There are 11 subdistrict administrative organizations (SAO) in the district:
- Sawang Daen Din (Thai: องค์การบริหารส่วนตำบลสว่างแดนดิน) consisting of parts of sub-district Sawang Daen Din.
- Kham Sa-at (Thai: องค์การบริหารส่วนตำบลคำสะอาด) consisting of sub-district Kham Sa-at.
- Bong Nuea (Thai: องค์การบริหารส่วนตำบลบงเหนือ) consisting of sub-district Bong Nuea.
- Phon Sung (Thai: องค์การบริหารส่วนตำบลโพนสูง) consisting of sub-district Phon Sung.
- Kho Tai (Thai: องค์การบริหารส่วนตำบลค้อใต้) consisting of sub-district Kho Tai.

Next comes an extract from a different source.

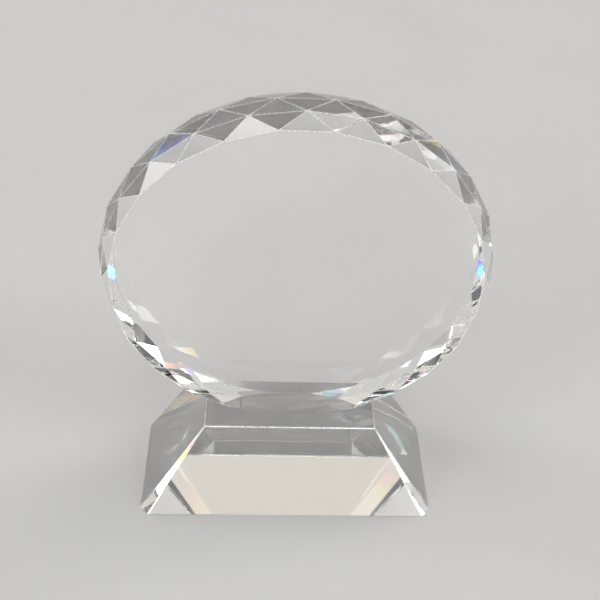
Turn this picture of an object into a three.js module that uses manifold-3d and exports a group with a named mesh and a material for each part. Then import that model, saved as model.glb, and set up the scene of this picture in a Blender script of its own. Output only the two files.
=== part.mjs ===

- Waeng (Thai: องค์การบริหารส่วนตำบลแวง) consisting of parts of the sub-district Waeng.
- Sai Mun (Thai: องค์การบริหารส่วนตำบลทรายมูล) consisting of sub-district Sai Mun.
- Tan Kon (Thai: องค์การบริหารส่วนตำบลตาลโกน) consisting of sub-district Tan Kon.
- Tan Noeng (Thai: องค์การบริหารส่วนตำบลตาลเนิ้ง) consisting of sub-district Tan Noeng.
- That Thong (Thai: องค์การบริหารส่วนตำบลธาตุทอง) consisting of sub-district That Thong.
- Ban Thon (Thai: องค์การบริหารส่วนตำบลบ้านถ่อน) consisting of sub-district Ban Thon.